| Your task |
Restate the whole listing exactly.
++++ Available data ++++
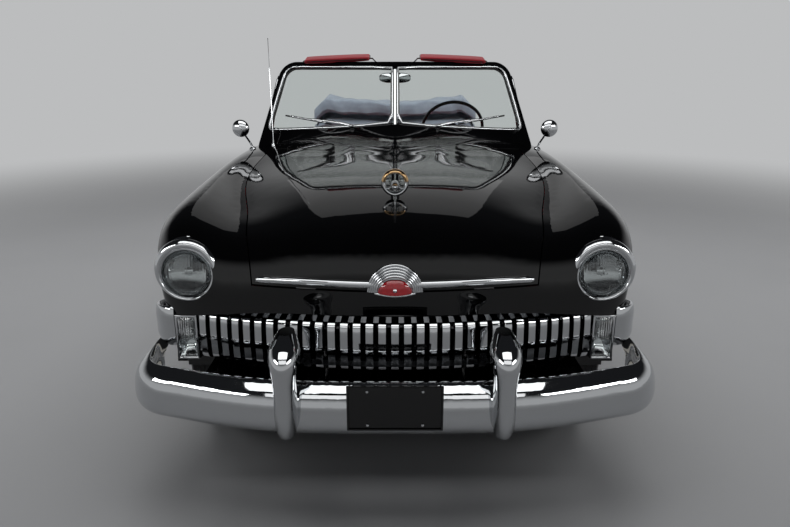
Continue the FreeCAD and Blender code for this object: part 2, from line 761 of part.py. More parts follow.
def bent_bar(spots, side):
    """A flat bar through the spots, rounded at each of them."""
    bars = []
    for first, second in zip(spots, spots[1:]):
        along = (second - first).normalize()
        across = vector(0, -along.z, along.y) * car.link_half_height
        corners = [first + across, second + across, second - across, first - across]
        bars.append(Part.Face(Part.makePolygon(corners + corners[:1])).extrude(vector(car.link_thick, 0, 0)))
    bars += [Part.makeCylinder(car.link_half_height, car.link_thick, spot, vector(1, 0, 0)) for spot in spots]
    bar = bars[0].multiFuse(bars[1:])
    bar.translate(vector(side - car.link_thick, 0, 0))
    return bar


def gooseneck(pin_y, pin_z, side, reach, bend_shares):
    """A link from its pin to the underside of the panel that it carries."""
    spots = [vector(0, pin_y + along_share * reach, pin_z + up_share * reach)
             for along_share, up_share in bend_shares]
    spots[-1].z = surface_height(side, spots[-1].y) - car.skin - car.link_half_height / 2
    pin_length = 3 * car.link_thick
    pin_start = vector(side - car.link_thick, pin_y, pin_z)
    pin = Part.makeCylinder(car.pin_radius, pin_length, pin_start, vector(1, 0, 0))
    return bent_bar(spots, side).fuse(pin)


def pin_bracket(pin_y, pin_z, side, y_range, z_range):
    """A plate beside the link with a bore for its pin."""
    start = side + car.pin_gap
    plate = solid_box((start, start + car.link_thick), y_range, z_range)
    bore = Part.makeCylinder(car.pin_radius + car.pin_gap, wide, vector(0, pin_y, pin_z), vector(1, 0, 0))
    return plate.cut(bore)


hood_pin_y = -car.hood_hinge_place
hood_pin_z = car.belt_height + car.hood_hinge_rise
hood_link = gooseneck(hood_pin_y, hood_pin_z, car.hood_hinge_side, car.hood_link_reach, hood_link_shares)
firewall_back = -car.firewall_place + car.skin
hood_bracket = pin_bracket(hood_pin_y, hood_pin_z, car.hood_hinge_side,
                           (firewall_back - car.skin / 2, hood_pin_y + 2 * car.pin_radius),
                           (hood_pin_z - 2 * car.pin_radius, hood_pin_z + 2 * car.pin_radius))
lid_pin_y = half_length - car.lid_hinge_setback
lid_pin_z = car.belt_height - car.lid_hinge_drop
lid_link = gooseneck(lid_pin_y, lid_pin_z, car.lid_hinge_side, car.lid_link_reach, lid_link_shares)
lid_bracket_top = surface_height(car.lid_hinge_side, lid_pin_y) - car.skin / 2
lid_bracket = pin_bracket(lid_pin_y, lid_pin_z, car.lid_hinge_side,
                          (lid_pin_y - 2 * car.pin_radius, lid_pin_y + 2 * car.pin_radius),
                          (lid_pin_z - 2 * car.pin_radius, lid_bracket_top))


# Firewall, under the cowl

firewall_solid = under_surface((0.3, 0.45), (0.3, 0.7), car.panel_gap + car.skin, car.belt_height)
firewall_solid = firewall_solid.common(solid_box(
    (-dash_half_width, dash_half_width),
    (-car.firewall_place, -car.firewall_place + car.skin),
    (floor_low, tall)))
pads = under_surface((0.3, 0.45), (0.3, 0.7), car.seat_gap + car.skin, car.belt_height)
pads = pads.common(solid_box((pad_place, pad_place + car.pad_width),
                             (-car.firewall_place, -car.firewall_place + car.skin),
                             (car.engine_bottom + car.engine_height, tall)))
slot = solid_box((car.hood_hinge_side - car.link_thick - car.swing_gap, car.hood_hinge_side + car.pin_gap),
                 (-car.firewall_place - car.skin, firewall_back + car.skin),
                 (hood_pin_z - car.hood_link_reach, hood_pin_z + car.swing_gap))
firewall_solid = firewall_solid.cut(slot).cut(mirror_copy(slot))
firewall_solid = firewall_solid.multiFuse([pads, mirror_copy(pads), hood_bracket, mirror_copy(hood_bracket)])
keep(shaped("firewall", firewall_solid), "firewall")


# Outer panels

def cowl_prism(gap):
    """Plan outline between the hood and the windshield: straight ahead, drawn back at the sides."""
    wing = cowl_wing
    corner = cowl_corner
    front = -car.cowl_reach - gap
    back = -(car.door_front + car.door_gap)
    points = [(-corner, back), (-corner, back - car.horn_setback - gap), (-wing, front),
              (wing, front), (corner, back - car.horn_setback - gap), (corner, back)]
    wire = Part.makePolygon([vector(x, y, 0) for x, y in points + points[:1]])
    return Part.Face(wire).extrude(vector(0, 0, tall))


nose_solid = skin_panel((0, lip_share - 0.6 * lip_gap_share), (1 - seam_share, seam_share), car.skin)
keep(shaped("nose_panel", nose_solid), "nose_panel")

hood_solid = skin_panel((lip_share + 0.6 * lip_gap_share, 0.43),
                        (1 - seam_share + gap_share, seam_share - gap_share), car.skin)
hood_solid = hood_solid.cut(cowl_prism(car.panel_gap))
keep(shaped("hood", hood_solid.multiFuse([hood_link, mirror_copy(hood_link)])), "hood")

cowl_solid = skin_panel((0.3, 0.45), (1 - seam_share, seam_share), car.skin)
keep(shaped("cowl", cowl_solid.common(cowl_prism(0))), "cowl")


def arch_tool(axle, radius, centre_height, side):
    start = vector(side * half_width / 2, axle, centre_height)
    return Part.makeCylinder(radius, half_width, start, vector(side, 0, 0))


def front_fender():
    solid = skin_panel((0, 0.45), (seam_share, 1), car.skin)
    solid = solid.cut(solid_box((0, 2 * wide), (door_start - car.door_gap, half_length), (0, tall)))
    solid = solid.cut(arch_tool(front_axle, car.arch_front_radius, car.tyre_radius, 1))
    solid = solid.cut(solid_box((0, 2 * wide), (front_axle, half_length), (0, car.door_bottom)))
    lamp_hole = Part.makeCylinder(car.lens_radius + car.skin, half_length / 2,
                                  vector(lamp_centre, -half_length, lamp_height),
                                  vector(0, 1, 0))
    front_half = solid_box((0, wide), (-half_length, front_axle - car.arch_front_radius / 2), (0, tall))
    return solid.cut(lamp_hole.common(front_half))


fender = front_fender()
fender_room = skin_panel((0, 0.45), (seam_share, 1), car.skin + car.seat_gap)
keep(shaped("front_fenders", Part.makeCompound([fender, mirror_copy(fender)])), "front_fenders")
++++
| Output for this task |
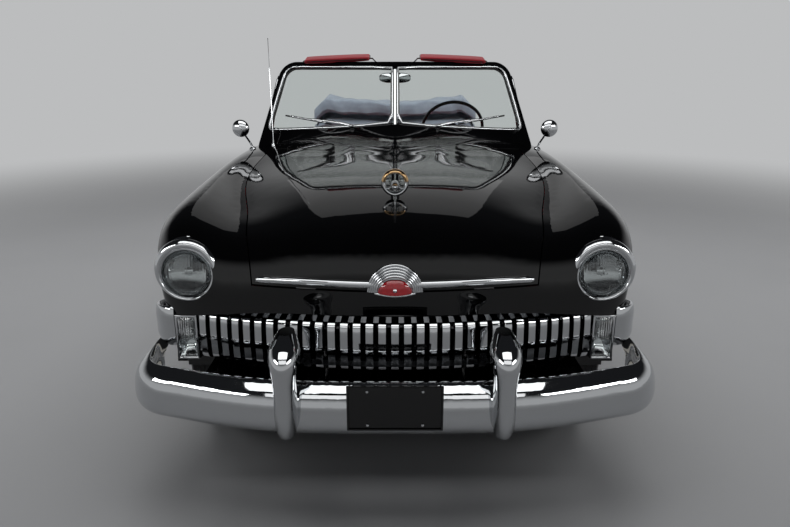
Continue the FreeCAD and Blender code for this object: part 2, from line 761 of part.py. More parts follow.
def bent_bar(spots, side):
    """A flat bar through the spots, rounded at each of them."""
    bars = []
    for first, second in zip(spots, spots[1:]):
        along = (second - first).normalize()
        across = vector(0, -along.z, along.y) * car.link_half_height
        corners = [first + across, second + across, second - across, first - across]
        bars.append(Part.Face(Part.makePolygon(corners + corners[:1])).extrude(vector(car.link_thick, 0, 0)))
    bars += [Part.makeCylinder(car.link_half_height, car.link_thick, spot, vector(1, 0, 0)) for spot in spots]
    bar = bars[0].multiFuse(bars[1:])
    bar.translate(vector(side - car.link_thick, 0, 0))
    return bar


def gooseneck(pin_y, pin_z, side, reach, bend_shares):
    """A link from its pin to the underside of the panel that it carries."""
    spots = [vector(0, pin_y + along_share * reach, pin_z + up_share * reach)
             for along_share, up_share in bend_shares]
    spots[-1].z = surface_height(side, spots[-1].y) - car.skin - car.link_half_height / 2
    pin_length = 3 * car.link_thick
    pin_start = vector(side - car.link_thick, pin_y, pin_z)
    pin = Part.makeCylinder(car.pin_radius, pin_length, pin_start, vector(1, 0, 0))
    return bent_bar(spots, side).fuse(pin)


def pin_bracket(pin_y, pin_z, side, y_range, z_range):
    """A plate beside the link with a bore for its pin."""
    start = side + car.pin_gap
    plate = solid_box((start, start + car.link_thick), y_range, z_range)
    bore = Part.makeCylinder(car.pin_radius + car.pin_gap, wide, vector(0, pin_y, pin_z), vector(1, 0, 0))
    return plate.cut(bore)


hood_pin_y = -car.hood_hinge_place
hood_pin_z = car.belt_height + car.hood_hinge_rise
hood_link = gooseneck(hood_pin_y, hood_pin_z, car.hood_hinge_side, car.hood_link_reach, hood_link_shares)
firewall_back = -car.firewall_place + car.skin
hood_bracket = pin_bracket(hood_pin_y, hood_pin_z, car.hood_hinge_side,
                           (firewall_back - car.skin / 2, hood_pin_y + 2 * car.pin_radius),
                           (hood_pin_z - 2 * car.pin_radius, hood_pin_z + 2 * car.pin_radius))
lid_pin_y = half_length - car.lid_hinge_setback
lid_pin_z = car.belt_height - car.lid_hinge_drop
lid_link = gooseneck(lid_pin_y, lid_pin_z, car.lid_hinge_side, car.lid_link_reach, lid_link_shares)
lid_bracket_top = surface_height(car.lid_hinge_side, lid_pin_y) - car.skin / 2
lid_bracket = pin_bracket(lid_pin_y, lid_pin_z, car.lid_hinge_side,
                          (lid_pin_y - 2 * car.pin_radius, lid_pin_y + 2 * car.pin_radius),
                          (lid_pin_z - 2 * car.pin_radius, lid_bracket_top))


# Firewall, under the cowl

firewall_solid = under_surface((0.3, 0.45), (0.3, 0.7), car.panel_gap + car.skin, car.belt_height)
firewall_solid = firewall_solid.common(solid_box(
    (-dash_half_width, dash_half_width),
    (-car.firewall_place, -car.firewall_place + car.skin),
    (floor_low, tall)))
pads = under_surface((0.3, 0.45), (0.3, 0.7), car.seat_gap + car.skin, car.belt_height)
pads = pads.common(solid_box((pad_place, pad_place + car.pad_width),
                             (-car.firewall_place, -car.firewall_place + car.skin),
                             (car.engine_bottom + car.engine_height, tall)))
slot = solid_box((car.hood_hinge_side - car.link_thick - car.swing_gap, car.hood_hinge_side + car.pin_gap),
                 (-car.firewall_place - car.skin, firewall_back + car.skin),
                 (hood_pin_z - car.hood_link_reach, hood_pin_z + car.swing_gap))
firewall_solid = firewall_solid.cut(slot).cut(mirror_copy(slot))
firewall_solid = firewall_solid.multiFuse([pads, mirror_copy(pads), hood_bracket, mirror_copy(hood_bracket)])
keep(shaped("firewall", firewall_solid), "firewall")


# Outer panels

def cowl_prism(gap):
    """Plan outline between the hood and the windshield: straight ahead, drawn back at the sides."""
    wing = cowl_wing
    corner = cowl_corner
    front = -car.cowl_reach - gap
    back = -(car.door_front + car.door_gap)
    points = [(-corner, back), (-corner, back - car.horn_setback - gap), (-wing, front),
              (wing, front), (corner, back - car.horn_setback - gap), (corner, back)]
    wire = Part.makePolygon([vector(x, y, 0) for x, y in points + points[:1]])
    return Part.Face(wire).extrude(vector(0, 0, tall))


nose_solid = skin_panel((0, lip_share - 0.6 * lip_gap_share), (1 - seam_share, seam_share), car.skin)
keep(shaped("nose_panel", nose_solid), "nose_panel")

hood_solid = skin_panel((lip_share + 0.6 * lip_gap_share, 0.43),
                        (1 - seam_share + gap_share, seam_share - gap_share), car.skin)
hood_solid = hood_solid.cut(cowl_prism(car.panel_gap))
keep(shaped("hood", hood_solid.multiFuse([hood_link, mirror_copy(hood_link)])), "hood")

cowl_solid = skin_panel((0.3, 0.45), (1 - seam_share, seam_share), car.skin)
keep(shaped("cowl", cowl_solid.common(cowl_prism(0))), "cowl")


def arch_tool(axle, radius, centre_height, side):
    start = vector(side * half_width / 2, axle, centre_height)
    return Part.makeCylinder(radius, half_width, start, vector(side, 0, 0))


def front_fender():
    solid = skin_panel((0, 0.45), (seam_share, 1), car.skin)
    solid = solid.cut(solid_box((0, 2 * wide), (door_start - car.door_gap, half_length), (0, tall)))
    solid = solid.cut(arch_tool(front_axle, car.arch_front_radius, car.tyre_radius, 1))
    solid = solid.cut(solid_box((0, 2 * wide), (front_axle, half_length), (0, car.door_bottom)))
    lamp_hole = Part.makeCylinder(car.lens_radius + car.skin, half_length / 2,
                                  vector(lamp_centre, -half_length, lamp_height),
                                  vector(0, 1, 0))
    front_half = solid_box((0, wide), (-half_length, front_axle - car.arch_front_radius / 2), (0, tall))
    return solid.cut(lamp_hole.common(front_half))


fender = front_fender()
fender_room = skin_panel((0, 0.45), (seam_share, 1), car.skin + car.seat_gap)
keep(shaped("front_fenders", Part.makeCompound([fender, mirror_copy(fender)])), "front_fenders")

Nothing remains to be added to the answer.